Descriptive explanation of the term "homotopic" Can someone explain me in descriptive words or maybe with an image, what homotopic actually means and what its relevance is?
Thank you for your time,
Chris
 A: Let $X$ and $Y$ be topological spaces, and let $F_0, F_1:X\rightarrow Y$ be continuous maps. We say that $F_0$ and $F_1$ are homotopic and denoted by $F_0 \simeq F_1$ if there exists a continuous map $H: X \times I \rightarrow Y$ (which is called a homotopy from $F_0$ to $F_1$) such that for all $x \in X$, 
$$H(x,0)=F_0(x),$$ 
$$H(x,1)=F_1(x).$$
If we think of the parameter $t$ as the time parameter which changes from 0 to 1, then the homotopy $H$ represents a continuous deformation of the map $F_0$ to the map $F_1.$
We know that a path in a topological space $X$ is a continuous map $f:I \rightarrow X$ such that $f(0)=x_0$ and $f(1)=x_1$. The points $x_0$ and $x_1$ are called initial point and terminal point of $f$, respectively.

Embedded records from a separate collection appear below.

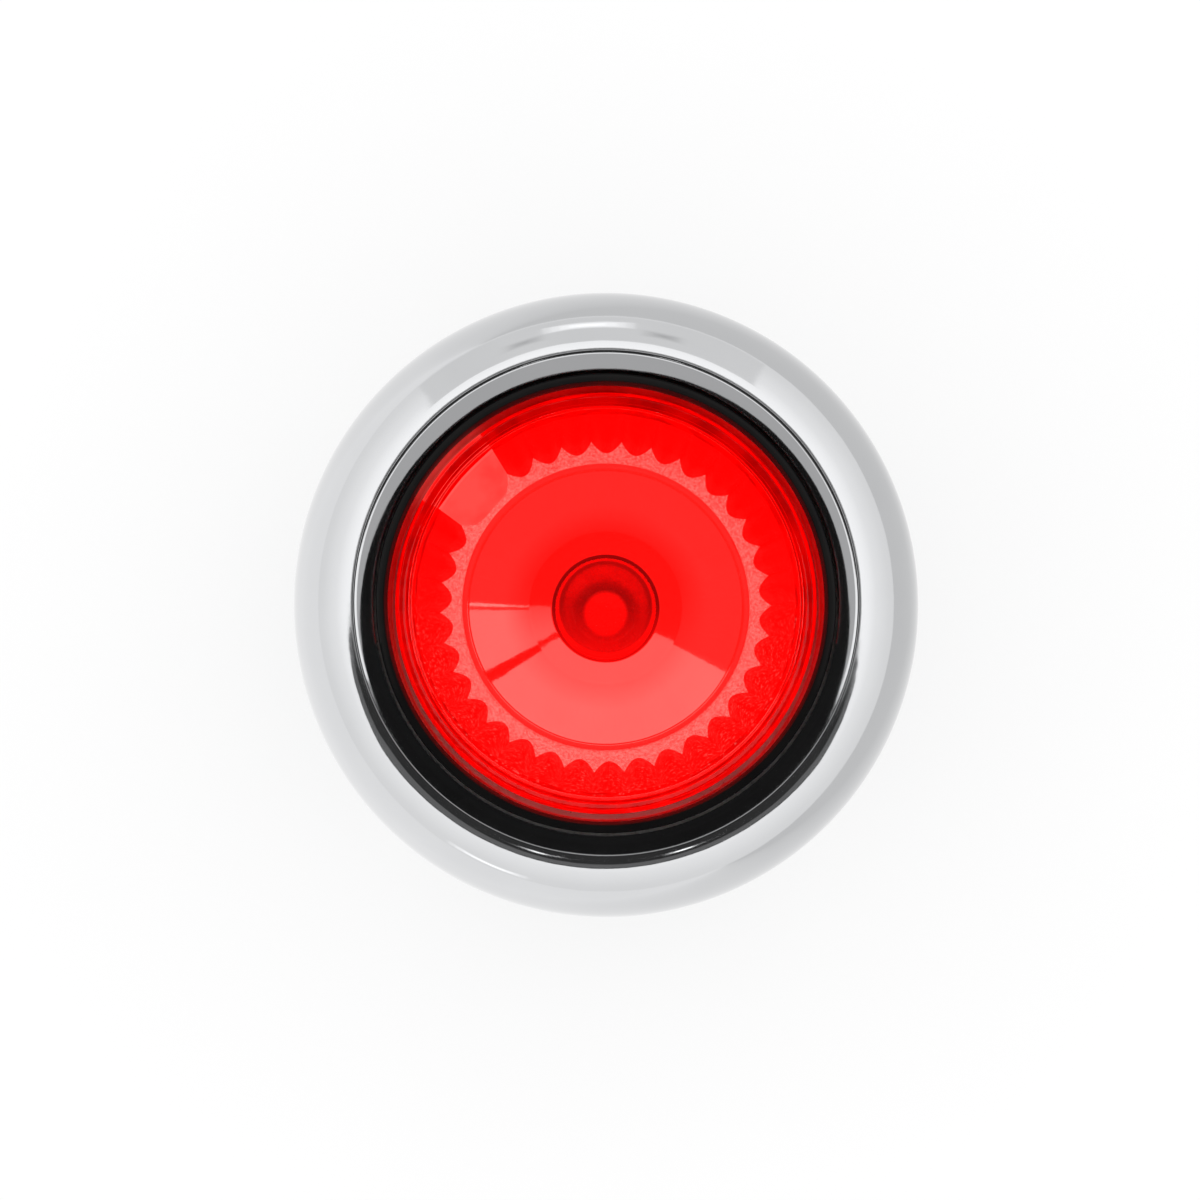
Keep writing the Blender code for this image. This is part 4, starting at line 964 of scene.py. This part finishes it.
def side_cover(prefix):
    """Smoke cover with two recessed windows and the bar between them."""
    low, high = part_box(f"{prefix}_cover")
    outwards = MM if high.x > 0 else -MM
    face = high.x if high.x > 0 else low.x
    dip, near, far, frame_wide = face - 0.3 * outwards, low.y + 1.2 * MM, high.y - 1.2 * MM, 1.3 * MM
    cutters = [
        block("window", (dip, near, bottom), (face + outwards, far, top), 0.12 * MM)
        for bottom, top in ((-33.5 * MM, high.z - frame_wide), (low.z + frame_wide, -34.6 * MM))
    ]
    show_softened(f"{prefix}_cover", "clear_smoke_cover", FIXED, 0.15 * MM, cutters)


def contact_blocks():
    for prefix, slot, bridge_body in (
        ("no", "green_plastic", "no_bridge_body"),
        ("nc", "red_plastic", "nc_plunger_body"),
    ):
        show_softened(f"{prefix}_housing", "grey_plastic", cutters=block_details(prefix))
        side_cover(prefix)
        show_softened(f"{prefix}_plunger", slot, f"{prefix}_plunger_body")
        show_softened(f"{prefix}_bridge", "brass", bridge_body, 0.08 * MM)


def contact_springs():
    """Return springs and contact springs; the return springs and the normally open contact spring get their
    own copies of their meshes.
    """
    for prefix, turns in (("no", 7.5), ("nc", 4.2)):
        node = f"{prefix}_return_spring"
        squashed_by(spring(node, 0.35 * MM, turns))
    for prefix in ("no", "nc"):
        node = f"{prefix}_contact_spring"
        made = spring(node, 0.3 * MM, 4.5, f"{prefix}_plunger_body")
        if prefix == "no":
            squashed_by(made)


def lamp_parts():
    show_softened("lamp_housing", "grey_plastic", cutters=block_details("lamp"))
    show_softened("lamp_cover", "grey_plastic")
    show_softened("lamp_board", "circuit_board", FIXED, 0.05 * MM)
    low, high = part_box("lamp_resistor")
    half, cap_r, waist, soft = (high.x - low.x) / 2, 0.9 * MM, 0.76 * MM, 0.3 * MM
    cap_end, waist_end = half - 1.0 * MM, half - 1.3 * MM
    profile = [(0, half), (cap_r, half, soft), (cap_r, cap_end, soft), (waist, waist_end, soft)]
    profile += [(waist, -waist_end, soft), (cap_r, -cap_end, soft), (cap_r, -half, soft), (0, -half)]
    body = turned_about(lathe("resistor", opened(profile), 48), 90, "Y")
    body.data.transform(Matrix.Translation((low + high) / 2))
    show(body, "lamp_resistor", "resistor")
    wire_r, board, foot = 0.25 * MM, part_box("lamp_board")[0].z, 0.75 * MM
    solder = [(0, board), (foot, board), (foot, board - 0.02 * MM), (0.38 * MM, board - 0.2 * MM)]
    solder += [(0.27 * MM, board - 0.4 * MM), (0, board - 0.45 * MM)]
    for end in ("anode", "cathode"):
        node = f"led_lead_{end}"
        low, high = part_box(node)
        section = [(0, high.z), (wire_r, high.z), (wire_r, low.z, 0.12 * MM), (0, low.z)]
        wire = lathe(node, opened(section, 0.03 * MM), 32)
        show(centred(wire, node), node, "plated_steel")
        extra(centred(lathe("solder", solder, 40), node), f"solder_{end}", "plated_steel")


def terminals():
    for prefix in ("no", "nc", "lamp"):
        for end in ("front", "rear"):
            show_softened(f"{prefix}_terminal_{end}", "brass", FIXED, 0.06 * MM)
            show_softened(f"{prefix}_clamp_{end}", "plated_steel", FIXED, 0.15 * MM)
            node = f"{prefix}_screw_{end}"
            show(screw(node), node, "plated_steel")


for build in (clip_and_carrier, base_cover, base_body, latch_ring):
    build()
for build in (contact_blocks, contact_springs, lamp_parts, terminals):
    build()


# ---------------------------------------------------------------- studio


def emitter(name, radiance):
    """A plain white light."""
    made = bpy.data.materials.new(name)
    made.use_nodes = True
    made.node_tree.nodes.clear()
    light = add_node(made.node_tree, "Emission", {"Color": (1, 1, 1, 1), "Strength": radiance})
    add_node(made.node_tree, "OutputMaterial", {"Surface": light.outputs[0]})
    made.cycles.emission_sampling = "NONE"
    return made


def on_sky(azimuth, zenith, radius):
    a, z = math.radians(azimuth), math.radians(zenith)
    return Vector((math.sin(z) * math.cos(a), math.sin(z) * math.sin(a), math.cos(z))) * radius


def card(name, rows, radiance, ray="glossy"):
    """A studio card made of rows of points, which lights only one kind of ray."""
    made = bmesh.new()
    grid = [[made.verts.new(point) for point in row] for row in rows]
    for upper, lower in zip(grid, grid[1:]):
        for i in range(len(upper) - 1):
            made.faces.new((upper[i], lower[i], lower[i + 1], upper[i + 1]))
    obj = made_object(name, made, smooth=False)
    obj.data.materials.append(emitter(name, radiance))
    for kind in ("camera", "diffuse", "glossy", "transmission", "volume_scatter", "shadow"):
        setattr(obj, "visible_" + kind, kind == ray)
    return obj


def sky_card(name, azimuths, zeniths, radiance, ray="glossy", radius=1.0):
    """A patch of a dome between two azimuths and two zenith angles, in degrees."""
    across, down = 24, 12
    rows = []
    for k in range(down + 1):
        zenith = zeniths[0] + (zeniths[1] - zeniths[0]) * k / down
        steps = [azimuths[0] + (azimuths[1] - azimuths[0]) * i / across for i in range(across + 1)]
        rows.append([on_sky(azimuth, zenith, radius) for azimuth in steps])
    card(name, rows, radiance, ray)


def soft_card(name, azimuths, zeniths, edge, middle):
    """Five cards one inside another, so that the reflection fades from its edge to its middle."""
    layers = 5
    for i in range(layers):
        inset = 0.5 * i / layers
        spans = [(a + (b - a) * inset, b - (b - a) * inset) for a, b in (azimuths, zeniths)]
        radiance = edge + (middle - edge) * (i + 1) / layers
        sky_card(f"{name}_{i}", *spans, radiance, radius=0.93 - 0.005 * i)


def floor():
    """Plain pale floor that the part stands on; it lights the part's underside a little."""
    made = Finish("pale_floor")
    clouds = made.noise(0.05, 3)
    colour = made.mixed(clouds, (0.34, 0.34, 0.34), (0.36, 0.36, 0.36))
    made.done(colour, made.spread(clouds, 0.85, 0.95), specular=0.0, glow=(1, 1, 1, 1), strength=0.6)
    half = 4.0
    mesh = bpy.data.meshes.new("floor")
    corners = [(-half, -half, 0), (half, -half, 0), (half, half, 0), (-half, half, 0)]
    mesh.from_pydata(corners, [], [(0, 1, 2, 3)])
    obj = link("floor", mesh)
    obj.location.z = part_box("no_housing")[0].z - 0.05 * MM
    mesh.materials.append(made.material)
    obj.visible_glossy = False
    mirrored = card("mirrored_floor", [[(-half, y, 0), (half, y, 0)] for y in (half, -half)], 1.0)
    mirrored.location.z = obj.location.z
    shaded_floor(mirrored.data.materials[0])


def shaded_floor(material):
    """Makes the floor that the chrome mirrors a little darker on its right, as under a window at the left."""
    tree = material.node_tree
    place, direction = add_node(tree, "TexCoord").outputs["Object"], (*polar(1, math.radians(25)), 0)
    along = add_node(tree, "VectorMath", {0: place, 1: direction}, operation="DOT_PRODUCT")
    reach, left, right = 60 * MM, 1.12, 0.8
    ends = {"From Min": -reach, "From Max": reach, "To Min": left, "To Max": right}
    fade = add_node(tree, "MapRange", {"Value": along.outputs["Value"], **ends})
    light = next(node for node in tree.nodes if node.type == "EMISSION")
    tree.links.new(fade.outputs[0], light.inputs["Strength"])


def world():
    """White studio dome, a little brighter overhead than at the horizon."""
    made = bpy.data.worlds.new("studio")
    bpy.context.scene.world = made
    made.use_nodes = True
    tree = made.node_tree
    place = add_node(tree, "TexCoord").outputs["Generated"]
    height = add_node(tree, "SeparateXYZ", {0: place}).outputs["Z"]
    share = add_node(tree, "MapRange", {"Value": height, "From Min": -1}).outputs[0]
    ramp = add_node(tree, "ValToRGB", {"Fac": share})
    overhead = 1.45
    stops = ((0.0, 0.85), (0.37, 1.0), (0.6, 1.06), (0.84, 1.2), (1.0, overhead))
    colours = ramp.color_ramp.elements
    colours[0].position, colours[1].position = stops[0][0], stops[-1][0]
    for position, _ in stops[1:-1]:
        colours.new(position)
    for element, (position, radiance) in zip(colours, stops):
        element.position = position
        element.color = (*[radiance / overhead] * 3, 1)
    background = tree.nodes["Background"]
    tree.links.new(ramp.outputs["Color"], background.inputs["Color"])
    background.inputs["Strength"].default_value = overhead


def curtain(name, radius, foot, heights, radiance):
    """A card that stands in a circle round the axis and hides part of the dome from what is beside it.

    heights are (azimuth in degrees, height in mm), joined by straight lines.
    """
    rows = [[], []]
    for degrees in range(heights[0][0], heights[-1][0] + 1, 2):
        for (start, first), (end, last) in zip(heights, heights[1:]):
            if start <= degrees <= end:
                tall = first + (last - first) * (degrees - start) / (end - start)
                break
        x, y = polar(radius, math.radians(degrees))
        rows[0].append((x, y, foot))
        rows[1].append((x, y, foot + (tall + 0.01) * MM))
    card(name, rows, radiance)


def curtains():
    """Two round the bezel's crest, for its inner slope, and a low one round the lower half of the collar."""
    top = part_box("bezel_ring")[1]
    crest, foot = top.x - 3.09 * MM, top.z + 0.01 * MM
    right, left = ((0, 9), (22, 14), (36, 150), (140, 150)), ((155, 13), (180, 6.5), (225, 4))
    front = ((262, 0), (315, 0.5), (338, 4), (360, 9))
    curtain("dark_curtain", crest, foot, right + left + front, 0.008)
    curtain("grey_curtain", crest + 0.03 * MM, foot, ((0, 16), (360, 16)), 0.56)
    collar, rim_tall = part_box("inner_collar")[1], 0.77
    between = (collar.x + 10.3 * MM) / 2
    curtain("rim_shade", between, collar.z + 0.02 * MM, ((190, rim_tall), (350, rim_tall)), 0.01)


def front_shade():
    """Long dark shape on the camera's side, which the crest mirrors, with a paler band and a dark edge."""
    reach = ((168, 2), (190, 28), (212, 41), (250, 38), (290, 36), (325, 39), (345, 26), (362, 6))
    top, steps = 0.5, 8
    for name, grow, radiance, radius in (
        ("front_shade", 0.72, 0.035, 0.90),
        ("front_shade_band", 0.93, 0.17, 0.93),
        ("front_shade_edge", 1.0, 0.09, 0.95),
    ):
        rows = [[], []]
        for (start, first), (end, last) in zip(reach, reach[1:]):
            for i in range(steps):
                azimuth = start + (end - start) * i / steps
                zenith = (first + (last - first) * i / steps) * grow
                rows[0].append(on_sky(azimuth, top, radius))
                rows[1].append(on_sky(azimuth, max(2 * top, zenith), radius))
        card(name, rows, radiance)


def cards():
    """Cards for the reflections: dark ones on the camera's side, pale ones elsewhere."""
    sky_card("camera_shade", (0, 360), (0, 9), 0.03, radius=0.88)
    sky_card("camera_shade_edge", (0, 360), (9, 12), 0.4, radius=0.89)
    for azimuth in (254, 289):
        sky_card(f"glint_{azimuth}", (azimuth - 2.5, azimuth + 2.5), (17.5, 20.5), 2.2, radius=0.87)
    front_shade()
    sky_card("rear_flag", (57, 130), (30, 88), 0.93, radius=0.98)
    soft_card("rear_softbox", (84, 103), (62, 77), 1.0, 1.75)
    for azimuth in (78, 107):
        soft_card(f"rear_smudge_{azimuth}", (azimuth - 5, azimuth + 5), (46, 64), 0.98, 0.62)
    soft_card("left_softbox", (236, 254), (82, 88), 1.05, 1.9)
    # The rest are seen only through clear pieces: name, azimuths, zenith angles, radiance, radius.
    for name, azimuths, zeniths, radiance, radius in (
        ("lens_key", (3, 150), (12, 88), 1.75, 0.95),
        ("lens_shade", (150, 363), (36, 88), 0.22, 0.95),
        ("lens_front_shade", (150, 363), (9, 36), 0.03, 0.94),
        ("lens_top", (0, 360), (0, 12), 0.15, 0.96),
        ("lens_stand", (29.4, 35), (8, 86), 0.0, 0.9),
        ("lens_strip", (0, 1.2), (30, 80), 3.0, 0.9),
    ):
        sky_card(name, azimuths, zeniths, radiance, "transmission", radius)


def camera():
    """The photograph's view: almost straight down the button's axis, from slightly below it."""
    distance, tilt, across = 175 * MM, math.radians(1.5), 55.35 * MM
    data = bpy.data.cameras.new("camera")
    data.sensor_width = 36
    aim = Vector((-0.28 * MM, 0.1 * MM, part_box("bezel_ring")[1].z))
    data.lens = data.sensor_width * distance / across
    data.clip_start, data.clip_end = 0.01, 20
    obj = link("camera", data)
    obj.location = aim + Vector((0, -math.sin(tilt), math.cos(tilt))) * distance
    obj.rotation_euler = (tilt, 0, 0)
    bpy.context.scene.camera = obj


for build in (world, floor, curtains, cards, camera):
    build()
bpy.context.scene.view_settings.view_transform = "Standard"
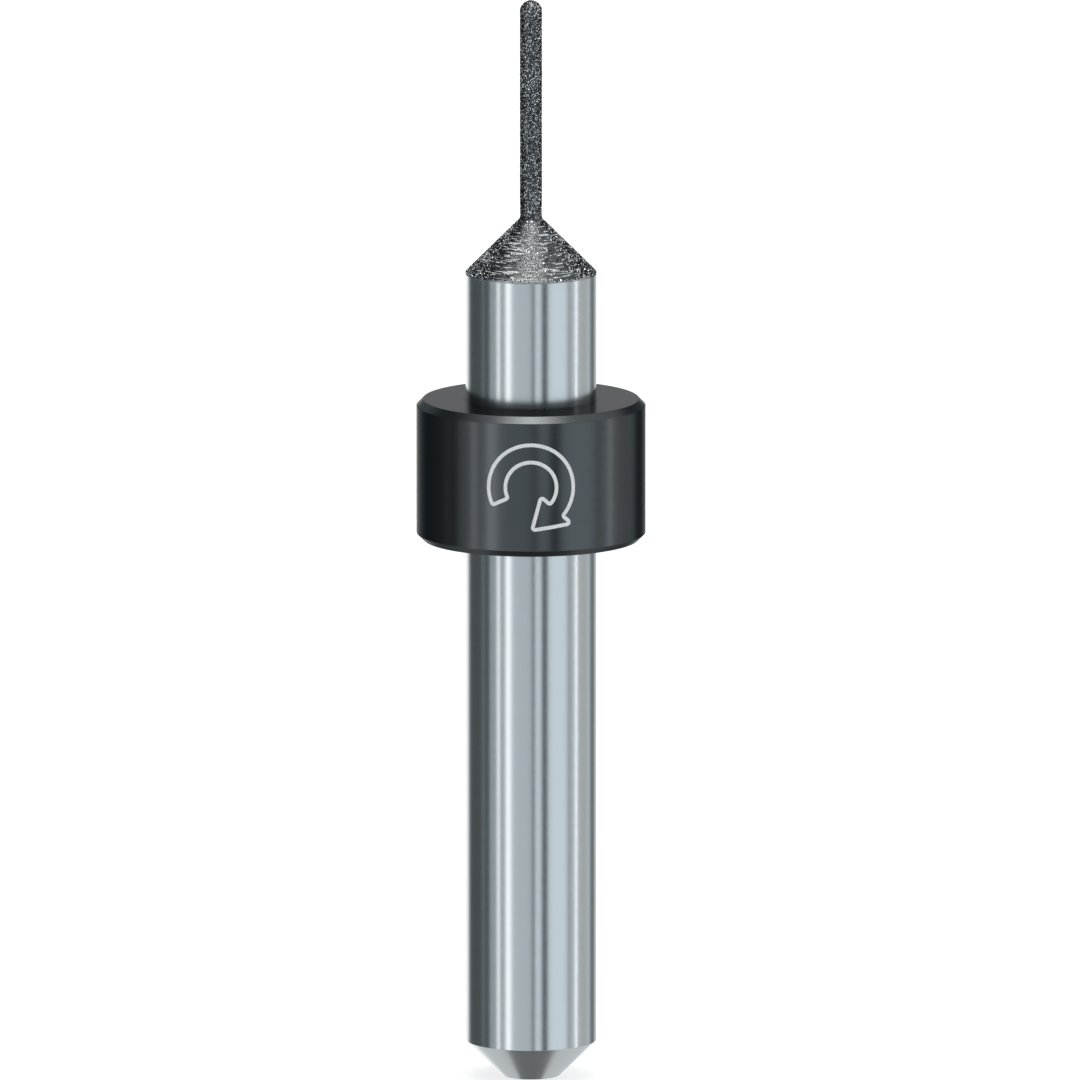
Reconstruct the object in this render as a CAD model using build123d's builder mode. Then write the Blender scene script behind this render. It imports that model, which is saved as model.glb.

We say that $f$ is a path from $x_0$ to $x_1.$ For any two paths in the topological space $X$, we need a stronger relation between the paths in order to find the holes of the space $X.$
Let $f_0, f_1:I\rightarrow X$ be two paths in $X$. We say that $f_0$ and $f_1$ are path-homotopic and denoted by $F_0 \sim F_1$ if $f_0$ and $f_1$ have the same initial point $x_0$ and the same terminal point $x_1$ and there exists a continuous map $H: I \times I \rightarrow X$ (which is called a path-homotopy from $f_0$ to $f_1$) such that
$$ H(s,0)=f_0(s) $$
$$ H(s,1)=f_1(s) $$
$$ H(0,t)=x_0 $$
$$ H(1,t)=x_1 $$
for all $s \in I$ and for all $t \in I.$
In other words, the path-homotopy $H$ represents a continuous deformation of the path $f_0$ to the path $f_1$. Also end points remain fixed during the deformation.